Presentation Information

[2K4-GS-7b-03]Zero-Shot Classification Utilizing Visible Regions via Diffusion Inpainting Models

〇Ryota Suzuki1, Tatsuhito Hasegawa1 (1. University of Fukui)

Keywords:

Diffusion Model,Zero-Shot Classification,Diffusion Classifier

Zero-shot image classification without additional training has attracted significant attention due to advancements in Vision-Language Models. While the Diffusion Classifier surpasses CLIP in robustness, it requires numerous iterative calculations for accurate likelihood estimation, making high computational cost a critical issue. To address this, we propose a novel classification method leveraging the context-completion capability of inpainting models.
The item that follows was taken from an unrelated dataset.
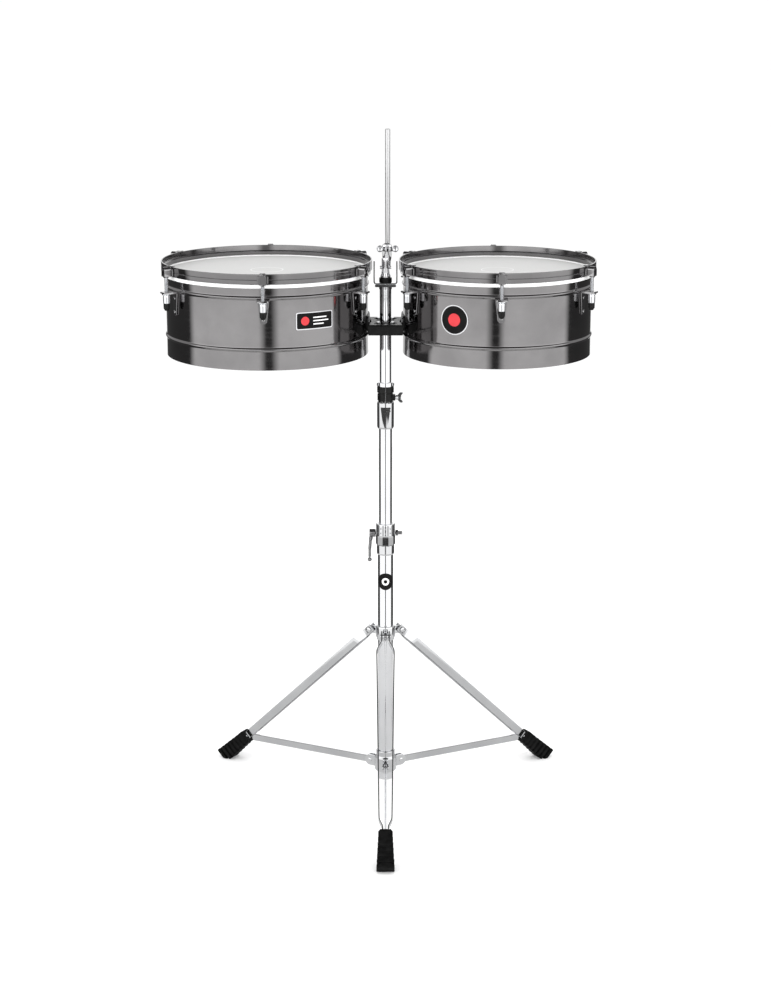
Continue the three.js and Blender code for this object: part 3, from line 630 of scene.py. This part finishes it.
def build_rod_holder():
    """The post with a funnel-shaped head, the eyebolt through it, its wing nut and the accessory rod."""
    post = [
        (0, 1012), (3.8, 1012), (3.8, 1039.1), (9.6, 1039.1), (9.4, 1042.5),
        (7.6, 1047), (7.2, 1052), (7.2, 1076), (0, 1076),
    ]
    funnel = [(0, 1056), (6.6, 1056), (6.8, 1066), (9.4, 1084), (10, 1095), (8, 1101.5), (4, 1104), (0, 1104)]
    head = shift(moved(pole(funnel, 64, 1.4), Matrix.Diagonal((1, 0.72, 1, 1))), ROD_X * 0.7)
    hole = rod((ROD_X, -10, EYE_Z), (ROD_X, 10, EYE_Z), 3.4, 28, 0)
    set_screws = [rod((s * 7, 0, 1058), (s * 10.6, 0, 1058), 3, 20, 0.6) for s in (-1, 1)]
    boss = pole([(0, 0), (6.2, 0), (6.2, 1.6), (5, 2.6), (0, 2.6)], 40, 0.5)
    boss = cut(turn_to(boss, (ROD_X, -5, EYE_Z), (0, -1, 0)), hole)
    whole = merged(pole(post, 64, 1.0), cut(head, hole), boss, *set_screws)
    piece("rod_post_body", whole, "upper_column", chrome, ["rod_post"])
    eye = rod((ROD_X, 7.6, EYE_Z), (ROD_X, 20.6, EYE_Z), 8, 48, 1.4)
    eye = cut(eye, rod((ROD_X, ROD_Y, 1070), (ROD_X, ROD_Y, 1120), 5.0, 40, 0))
    shank = rod((ROD_X, -22, EYE_Z), (ROD_X, 8, EYE_Z), 2.9, 24, 0.5)
    threads = []
    for k in range(4):
        y = -22 + 1.2 * k
        threads.append(rod((ROD_X, y, EYE_Z), (ROD_X, y + 0.7, EYE_Z), 3.15, 20, 0.15))
    piece("rod_eye_body", merged(eye, shank, *threads), "rod_eye", chrome, ["rod_clamp"])
    wings = []
    knob = [(0, 0), (5.2, 0), (6.4, 1.4), (6.4, 3.6), (5.4, 5), (4.2, 5), (3.4, 3.8), (0, 3.4)]
    for s in (1, -1):
        centre = ROD_X + s * 14.4
        wings.append(turn_to(pole(knob, 40, 0.6), (centre, -12.4, EYE_Z + 1), (0, -1, 0)))
        root = ROD_X + s * 3
        web = [(root, EYE_Z - 4.2), (centre, EYE_Z - 3), (centre, EYE_Z + 5), (root, EYE_Z + 4.4)]
        wings.append(slab(fillet(web[::s], 0.8, 3), -16, -13, 0.9, 3))
    hub = pole([(0, 0), (7, 0), (6.4, 3), (5.4, 9.4), (4.6, 10.6), (0, 10.6)], 40, 0.6)
    hub = turn_to(hub, (ROD_X, -7.6, EYE_Z), (0, -1, 0))
    nut = cut(hub, rod((ROD_X, -4, EYE_Z), (ROD_X, -24, EYE_Z), 3.3, 24, 0))
    piece("rod_wing_nut_body", merged(nut, *wings), "rod_nut", chrome, ["rod_wing_nut"])
    pin = pole([(0, 1077), (4.75, 1077, 0.8), (4.75, 1315, 2.0), (0, 1315)], 48, 1)
    piece("accessory_rod_body", shift(pin, ROD_X, ROD_Y), "rod", satin, ["accessory_rod"])


# ---- Drums --------------------------------------------------------------------------------
def wall_side(radius, heights, sign):
    """One side of a shell's wall, with a bead at each height. Sign is 1 upwards and -1 downwards."""
    pts = []
    for z in heights:
        pts.append((radius, z - sign * 5.0, 0))
        for k in range(-8, 9):
            t = k / 8
            pts.append((radius + BEAD_DEPTH * math.cos(t * math.pi / 2) ** 2, z + sign * BEAD_HALF * t, 0))
        pts.append((radius, z + sign * 5.0, 0))
    return pts


def shell_outline(r, wall=1.5):
    inner = r - wall
    bottom, top = SHELL_Z
    foot = [(inner, bottom, 0.5), (r + 0.4, bottom, 0.7), (r, bottom + 3, 1)]
    rim = [(r, top - 2, 1.5), (r - 2, top, 0.6), (inner - 2, top, 0.6), (inner, top - 3, 1)]
    return foot + wall_side(r, BEADS, 1) + rim + wall_side(inner, BEADS[::-1], -1)


def lug(r, angle):
    """A bracket riveted to the shell: a tab with a hole for the tension rod, and a plate below it."""
    tab = fillet([(r - 0.7, -12), (r + 27.3, -11), (r + 27.3, 11), (r - 0.7, 12)], 4, 5)
    tab = moved(slab(tab, 1025, 1028, 0.5), LAID_FLAT)
    tab = cut(tab, rod((r + TENSION_OUT, 0, 1020), (r + TENSION_OUT, 0, 1032), 4.2, 24, 0))
    side = [(-11, 1026), (-8, 1000)] + arc(0, 989, 6.8, 190, 350, 12) + [(8, 1000), (11, 1026)]
    plate = slab(fillet(side, 1.2, 2), 0, 2.6, 0.7, 3)
    plate = moved(plate, Matrix.Translation((r + 2.8, 0, 0)) @ QUARTER_TURN)
    dome = pole([(0, 0), (3.1, 0), (2.8, 1.0), (1.6, 1.8, 1), (0, 1.8)], 24, 0.3)
    rivets = [turn_to(dome, (r + 2.6, 0, z), (1, 0, 0)) for z in (1015, 990)]
    return spin(merged(tab, plate, *rivets), angle)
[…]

Uniquely, our approach evaluates consistency with conditioning from visible regions in addition to conventional text conditioning. Comparative experiments using Stable Diffusion v1.5 and methods like SD-Inpaint showed that BrushNet, utilizing feature injection into intermediate layers, avoided the accuracy degradation observed in other methods and maintained baseline performance. Furthermore, our method achieved higher accuracy in early inference stages, contributing to improved efficiency. This study suggests that utilizing visible regions via inpainting models reduces uncertainty in noise prediction, offering an effective approach to enhance the practicality of diffusion-based classification.